I have found that House No. 8 Parchowal Road, District of Ludhiana, Punjab, India was the subject of a written will.  It was therefore rightly omitted from this intestate succession.  The respondent’s affidavit in reply stated that the assets she listed were the ones that were known to her at the time she was filing the petition, and that when any other property is brought to her attention she will include it in the application for confirmation.  I note that L.R. 209/18605 is in the list of assets in the petition.  That leaves only LR 209/5373 Mukapati Road, South C.  Under section71(2) of the Act, during confirmation, the parties will have to tender evidence regarding all the assets of the deceased and all the beneficiaries.  The Court will determine the share of each beneficiary in the estate.  I find that it has not been proved that the omission to name all the properties in the estate was deliberate, or intended to deceive or defraud.  Nonetheless, I direct the respondent to amend the application for confirmation that was filed on 6th June 2014 to include all the property of the deceased.

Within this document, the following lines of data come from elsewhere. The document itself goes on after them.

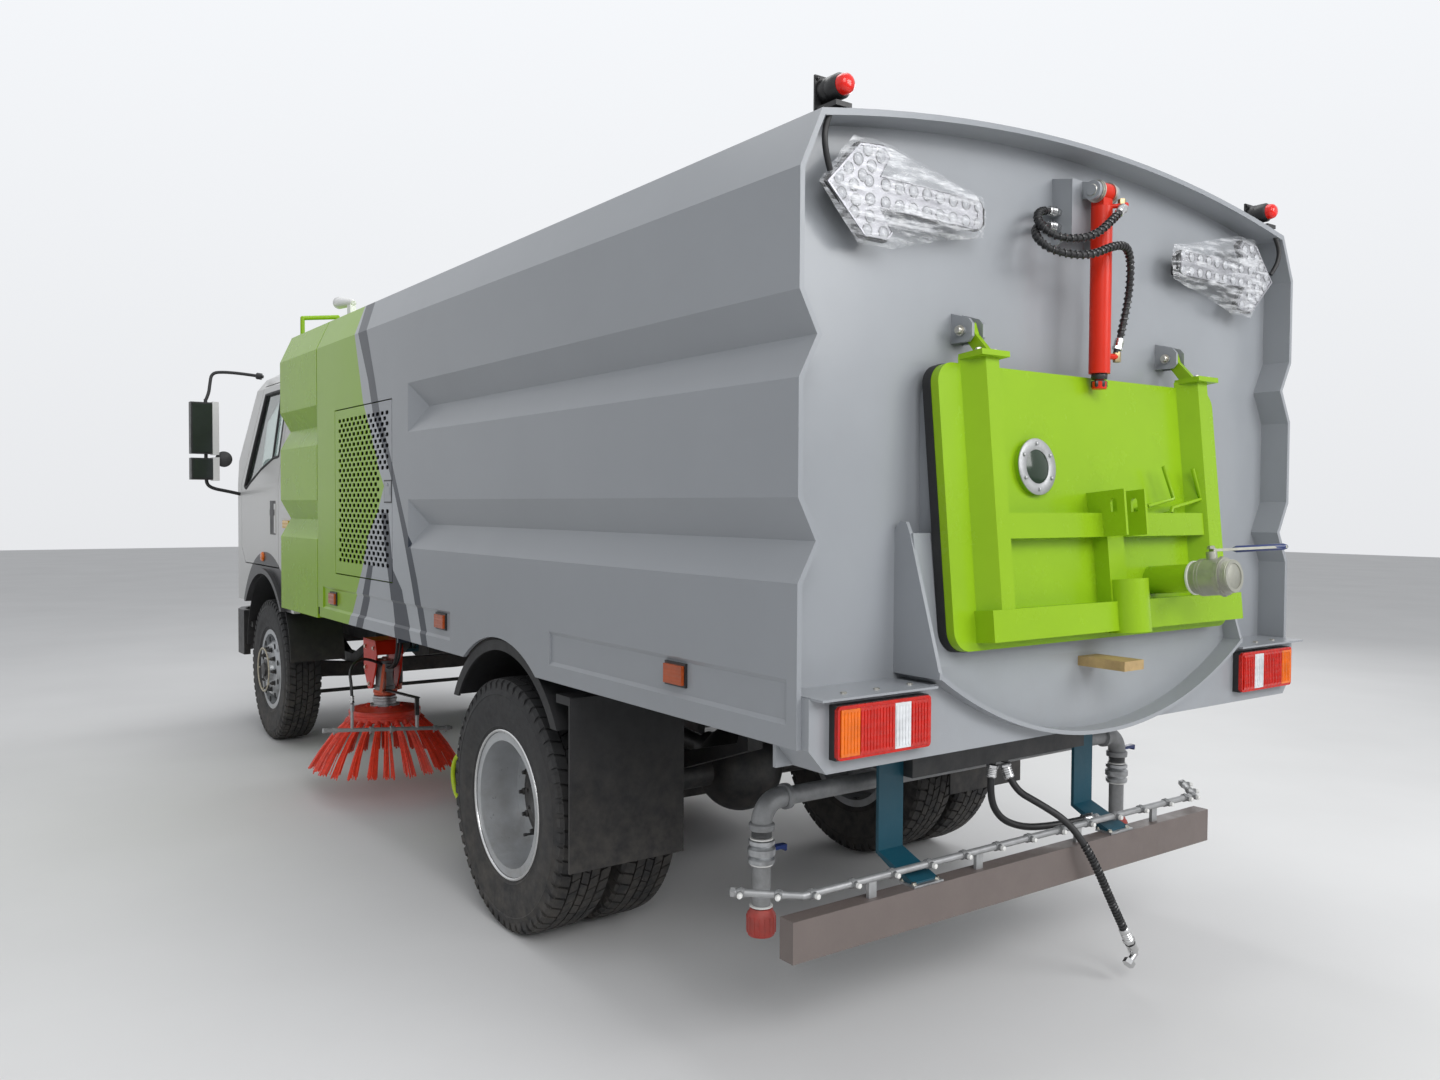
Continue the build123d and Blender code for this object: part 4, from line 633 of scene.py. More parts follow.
def make_hose(name, node, route, radius, body, wrap=None, bend=None, sleeves=(), pieces=()):
    line = route_line(route)
    shape = Shape()
    shape.tube(line, radius, 16)
    tube = shape.piece(name, "hose_rubber", None if bend else body, stands_for=(node,))
    parts = list(pieces)
    if wrap:
        start, stop, pitch, thick = wrap
        winding = Shape()
        winding.tube(spiral(line, radius + 0.0006, pitch, start, stop), thick, 6)
        parts.append(winding.piece(f"{name}_wrap", "hose_wrap", None if bend else body))
    for k, (share, sleeve_length, on) in enumerate(sleeves):
        parts.append(make_sleeve(f"{name}_sleeve_{k + 1}", line, share, radius, sleeve_length, on))
    if bend:
        for item in [tube] + [p for p in parts if p.name.endswith("_wrap")]:
            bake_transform(item)


def make_sleeve(name, line, share, radius, length, body):
    """Crimped sleeve with a nut on a hose end; the sleeve tapers towards the hose."""
    spot, way = spot_at(line, share)
    if share > 0.5:
        way = -way
    profile = [(0, 0), (radius * 1.45, 0)]
    for k in range(4):
        at = length * (0.2 + 0.15 * k)
        profile += [(radius * 1.5, at), (radius * 1.36, at + length * 0.03),
            (radius * 1.5, at + length * 0.06)]
    profile += [(radius * 1.5, length * 0.9), (radius * 1.12, length), (0, length)]
    shape = Shape()
    shape.lathe(spot, way, profile, 20)
    shape.lathe(spot, way, [(0, -length * 0.1), (radius * 1.6, -length * 0.1),
        (radius * 1.75, -length * 0.06), (radius * 1.75, length * 0.16), (radius * 1.5, length * 0.2),
        (0, length * 0.2)], 6)
    return shape.piece(name, "bright_steel", body)


make_hose("rear_hose_tube", "rear_hose", rear_route, 0.012, "chassis",
    wrap=(0.46, 0.93, 0.013, 0.0030), sleeves=((0.0, 0.05, "chassis"), (0.985, 0.06, "chassis")),
    pieces=[nodes["rear_hose_elbow"]])
make_hose("loop_hose_tube", "loop_hose", loop_route, 0.012, "chassis",
    sleeves=((0.0, 0.04, "chassis"), (0.985, 0.04, "chassis")))
make_hose("cylinder_hose_top_tube", "cylinder_hose_top", top_route, 0.0095,
    "door_cylinder", wrap=(0.09, 0.90, 0.017, 0.0036), bend=cylinder_bend,
    sleeves=((0.0, 0.035, "hopper"), (0.985, 0.035, "door_cylinder")))
make_hose("cylinder_hose_bottom_tube", "cylinder_hose_bottom", bottom_route, 0.0095,
    "door_cylinder", wrap=(0.06, 0.94, 0.017, 0.0036), bend=cylinder_bend,
    sleeves=((0.0, 0.035, "hopper"), (0.985, 0.035, "door_cylinder")))


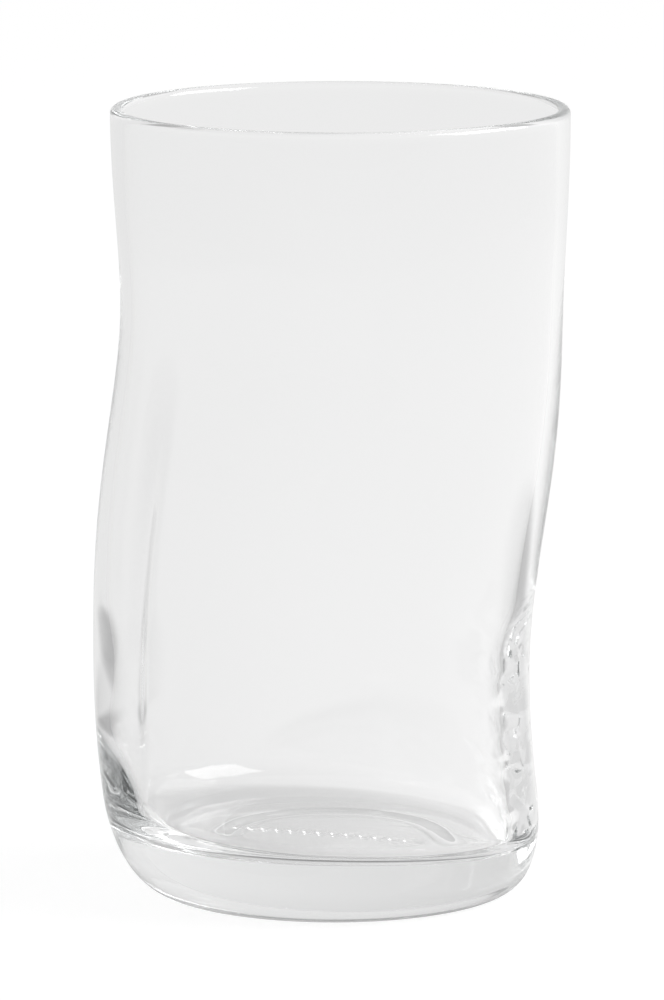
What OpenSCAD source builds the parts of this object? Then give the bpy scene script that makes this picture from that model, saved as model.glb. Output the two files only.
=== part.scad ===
// Wavy long-drink glass, pressed and blown as one piece of clear glass.
// Its round body snakes from side to side as it rises from a thick base to a fire-rounded rim.
// Lengths are in millimetres. +Z is up, the table is z = 0, and -Y is the side that the photograph shows.
// Angles round the body are in degrees, from +X (the photograph's right) towards +Y (the back).

/* [Overall size] */
// Height of the glass
glass_h = 140; // [110:1:170]
// Outer diameter at the rim
rim_d = 81; // [70:0.5:92]
// Outer diameter of the body where it runs plain, just above the heel
body_d = 77.6; // [66:0.2:90]
// Diameter of the ring that the glass stands on
foot_d = 58.5; // [50:0.5:64]

/* [Wave of the body] */
// How far the lower bend leans to the left of the foot
lean_left = 4; // [0:0.1:6]
// How far the upper bend leans to the right of the foot
lean_right = 1.4; // [0:0.1:4]
// How far the rim comes back towards the foot's axis from the upper bend
rim_return = 0.3; // [0:0.1:1.4]
// How far the body swells out between the two bends
swell = 1.1; // [0:0.1:2]

/* [Wall and rim] */
// Thickness of the rounded lip
lip_t = 2.4; // [1.6:0.1:3.2]
// Thickness of the wall at its thinnest, below the lip
wall_t = 2; // [1.2:0.1:3]
// Thickness of the wall at the lower bend
low_wall_t = 3.2; // [2:0.1:4.5]

/* [Base] */
// Height of the rounded heel, where the side has turned upright
heel_h = 18.5; // [8:0.5:22]
// Fullness of the heel's curve: 2 is a plain quarter ellipse, and more is squarer
heel_fullness = 2.2; // [1.6:0.1:3]
// Thickness of the glass under the middle of the cavity
floor_t = 11.5; // [8:0.1:18]
// How much higher the cavity's floor lies at the left wall than in the middle
rise_left = 0.5; // [0:0.1:2]
// Radius of the cove between the cavity's wall and its floor, at the right
cove_r = 3; // [1.5:0.1:8]
// How much larger the cove's radius grows at the left
cove_more = 3; // [0:0.1:6]
// Diameter of the hollow under the base
hollow_d = 46; // [30:0.5:48]
// Depth of the hollow under the base
hollow_h = 2; // [1:0.1:4]
// Width of the rounded step at the edge of the hollow
hollow_edge_w = 7; // [2:0.5:12]

/* [Glass pooled in the lower left corner] */
// Extra thickness of the wall there
pool_t = 1.8; // [0:0.1:5]
// Height above the cavity's floor up to which the pool keeps its full thickness
pool_full_h = 5.5; // [0:0.5:10]
// Height above the cavity's floor at which the pool has died away
pool_top_h = 19.5; // [17:0.5:40]
// Direction in which the pool is thickest
pool_angle = 188; // [150:1:220]
// Turn from there to where the pool has died away, on either side
pool_reach = 55; // [30:1:90]

/* [Smoothness] */
// Facets around the body
facets = 64; // [24:4:72]
// Rings of facets up the outside of the body
body_steps = 26; // [12:1:30]
// Rings of facets down the wall of the cavity, from the lip to the top of the pool
bore_steps = 19; // [12:1:24]
// Rings of facets down the pool, from its top to the cove
pool_steps = 8; // [4:1:12]

/* [Hidden] */

// Heights of the bends, as shares of the glass's height
low_bend_share = 0.286;
high_bend_share = 0.771;
swell_share = 0.535;
swell_reach_share = 0.27;
flare_share = 0.68;
low_wall_share = 0.3;
thin_wall_share = 0.8;

low_bend_h = low_bend_share * glass_h;
high_bend_h = high_bend_share * glass_h;
swell_h = swell_share * glass_h;
swell_reach = swell_reach_share * glass_h;
pool_full_z = floor_t + pool_full_h;
pool_top_z = floor_t + pool_top_h;
lip_r = lip_t / 2;
lip_h = glass_h - lip_r;
overrun = lip_t;

// Steps of the small round forms
heel_steps = 10;
lip_steps = 6;
cove_steps = 6;
floor_steps = 4;
edge_steps = 8;

// Rises from 0 to 1 in an even S between two heights
function ease(z, from, to) = z <= from ? 0 : z >= to ? 1 : (1 - cos(180 * (z - from) / (to - from))) / 2;

// Rises to 1 at a height and falls back to 0, within a reach on either side
function bump(z, at, reach) = ease(z, at - reach, at) - ease(z, at, at + reach);

// Is 1 in one direction round the body, and falls to 0 within a reach on either side
function around(angle, at, reach) =
    let (away = abs((angle - at + 540) % 360 - 180))
    away < reach ? (1 + cos(180 * away / reach)) / 2 : 0;

// Centre line of the body: a quarter wave up to the lower bend, then half a wave to the upper one
function lean_x(z) = z < low_bend_h
    ? -lean_left * sin(90 * z / low_bend_h)
    : -lean_left + (lean_left + lean_right) * ease(z, low_bend_h, high_bend_h)
        - rim_return * ease(z, high_bend_h, glass_h);

// Outer radius of the body above the heel
function body_r(z) = body_d / 2
    + (rim_d - body_d) / 2 * ease(z, flare_share * glass_h, glass_h)
    + swell * bump(z, swell_h, swell_reach);

// Thickness of the wall, thicker low down and most of all in the lower left corner
function wall_at(z, angle) = wall_t
    + (lip_t - wall_t) * ease(z, thin_wall_share * glass_h, glass_h)
    + (low_wall_t - wall_t) * (1 - ease(z, low_wall_share * glass_h, thin_wall_share * glass_h))
    + pool_t * around(angle, pool_angle, pool_reach) * (1 - ease(z, pool_full_z, pool_top_z));

// The cavity's floor where it meets the cove, and the cove's radius, in one direction
function floor_at(angle) = floor_t - rise_left * cos(angle);
function cove_at(angle) = cove_r + cove_more * (1 - cos(angle)) / 2;

// Profile of the outside, as [height, radius], from the foot's ring over the heel to the lip
heel_profile = [for (i = [0:heel_steps]) let (turn = 90 * i / heel_steps)
    [heel_h * (1 - pow(cos(turn), 2 / heel_fullness)),
        foot_d / 2 + (body_r(heel_h) - foot_d / 2) * pow(sin(turn), 2 / heel_fullness)]];
body_profile = [for (i = [1:body_steps]) let (z = heel_h + (lip_h - heel_h) * i / body_steps) [z, body_r(z)]];
lip_profile = [for (i = [1:lip_steps - 1]) let (turn = 180 * i / lip_steps)
    [lip_h + lip_r * sin(turn), body_r(lip_h) - lip_r * (1 - cos(turn))]];

angles = [for (j = [0:facets - 1]) 360 * j / facets];

function outer_ring(z, r) = [for (angle = angles) [lean_x(z) + r * cos(angle), r * sin(angle), z]];

// A point of the cavity's skin, drawn in from the wall
function inner_point(z, angle, drawn_in) = let (r = body_r(z) - wall_at(z, angle) - drawn_in)
    [lean_x(z) + r * cos(angle), r * sin(angle), z];

function bore_ring(z) = [for (angle = angles) inner_point(z, angle, 0)];

// Rings from the pool's top, share 0, down to the cove's top, share 1
function pool_ring(share) = [for (angle = angles)
    inner_point(pool_top_z + (floor_at(angle) + cove_at(angle) - pool_top_z) * share, angle, 0)];

function cove_point(turn, angle) = let (radius = cove_at(angle))
    inner_point(floor_at(angle) + radius * (1 - sin(turn)), angle, radius * (1 - cos(turn)));
function cove_ring(turn) = [for (angle = angles) cove_point(turn, angle)];

// Rings of the floor, from its middle, share 0, out to the cove's foot, share 1
floor_middle = [lean_x(floor_t), 0, floor_t];
function floor_ring(share) = [for (angle = angles) floor_middle + (cove_point(90, angle) - floor_middle) * share];

rings = concat(
    [for (place = concat(heel_profile, body_profile, lip_profile)) outer_ring(place[0], place[1])],
    [for (i = [0:bore_steps]) bore_ring(lip_h + (pool_top_z - lip_h) * i / bore_steps)],
    [for (i = [1:pool_steps]) pool_ring(i / pool_steps)],
    [for (i = [1:cove_steps]) cove_ring(90 * i / cove_steps)],
    [for (i = [1:floor_steps - 1]) floor_ring(1 - i / floor_steps)]);
points = concat([for (ring = rings) each ring], [floor_middle]);

// The body is shifted so that the middle of its whole outline lies on the axis
shift_x = -(min([for (p = points) p[0]]) + max([for (p = points) p[0]])) / 2;

last_ring = len(rings) - 1;
function at(i, j) = i * facets + j % facets;
wall_faces = [for (i = [0:last_ring - 1], j = [0:facets - 1], side = [0, 1])
    side == 0 ? [at(i, j), at(i + 1, j), at(i + 1, j + 1)] : [at(i, j), at(i + 1, j + 1), at(i, j + 1)]];
foot_face = [for (j = [0:facets - 1]) j];
floor_faces = [for (j = [0:facets - 1]) [at(last_ring, j), len(points) - 1, at(last_ring, j + 1)]];

// The blown body, solid underneath
module body() {
    polyhedron(points = points, faces = concat([foot_face], wall_faces, floor_faces), convexity = 6);
}

// The shallow hollow that the base is pressed with, so that it stands on a ring
module hollow() {
    edge = [for (i = [0:edge_steps]) let (share = i / edge_steps)
        [hollow_d / 2 - hollow_edge_w * share, hollow_h * ease(share, 0, 1)]];
    rotate_extrude($fn = facets)
        polygon(concat([[0, -overrun], [hollow_d / 2, -overrun]], edge, [[0, hollow_h]]));
}

module tumbler() {
    color("lightcyan", 0.5)
    translate([shift_x, 0, 0])
    difference() {
        body();
        hollow();
    }
}

tumbler();
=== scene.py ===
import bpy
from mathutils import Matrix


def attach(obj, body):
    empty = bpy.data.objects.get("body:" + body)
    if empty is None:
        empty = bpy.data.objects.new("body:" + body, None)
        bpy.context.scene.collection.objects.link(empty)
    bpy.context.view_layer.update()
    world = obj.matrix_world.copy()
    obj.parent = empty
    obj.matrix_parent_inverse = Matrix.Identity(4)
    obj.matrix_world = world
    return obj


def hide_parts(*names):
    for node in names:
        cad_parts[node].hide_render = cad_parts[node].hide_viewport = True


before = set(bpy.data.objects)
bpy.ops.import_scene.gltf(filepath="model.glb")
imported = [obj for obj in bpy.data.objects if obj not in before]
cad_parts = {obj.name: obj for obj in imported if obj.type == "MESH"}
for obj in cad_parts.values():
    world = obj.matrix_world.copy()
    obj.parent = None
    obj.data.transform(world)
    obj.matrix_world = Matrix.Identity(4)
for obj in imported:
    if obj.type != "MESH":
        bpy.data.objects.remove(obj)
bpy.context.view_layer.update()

import math

import bpy
from mathutils import Vector
from mathutils.geometry import delaunay_2d_cdt

# A tall drinking glass, pressed and blown as one piece of clear glass. Its round body snakes from side to
# side as it rises from a thick base to a fire-rounded rim. Everything is in metres, +Z up, with the table at
# z = 0 and the side that the photograph shows towards -Y. Places round the body are in degrees, from +X, the
# photograph's right, towards +Y, the back.

MM = 0.001

# Sizes of the glass, as the part's own source has them
GLASS_H = 140 * MM
RIM_D = 81 * MM
BODY_D = 77.6 * MM
FOOT_D = 58.5 * MM
LEAN_LEFT = 4 * MM
LEAN_RIGHT = 1.4 * MM
RIM_RETURN = 0.3 * MM
SWELL = 1.1 * MM
LIP_T = 2.4 * MM
WALL_T = 2 * MM
LOW_WALL_T = 3.2 * MM
HEEL_H = 18.5 * MM
HEEL_FULLNESS = 2.2
COVE_R = 3 * MM
COVE_MORE = 3 * MM
HOLLOW_D = 46 * MM
HOLLOW_H = 2 * MM
HOLLOW_EDGE_W = 7 * MM
POOL_T = 1.8 * MM
POOL_FULL_Z = 17 * MM
POOL_TOP_Z = 31 * MM
POOL_REACH = 55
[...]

In conclusion, I find no merit in the application by the applicants and dismiss it.  It is clear that the sharing of the estate is what is the real bone of contention, and that will be resolved during the hearing of the application for confirmation.  In this regard I ask that within 30 days from today the applicants do file affidavit(s) indicating how they want the estate of the deceased shared among the beneficiaries.  Parties will then list the matter for directions.

This is a family dispute.  Each side shall bear own costs.

DATED and DELIVERED at NAIROBI this 28th  April 2015.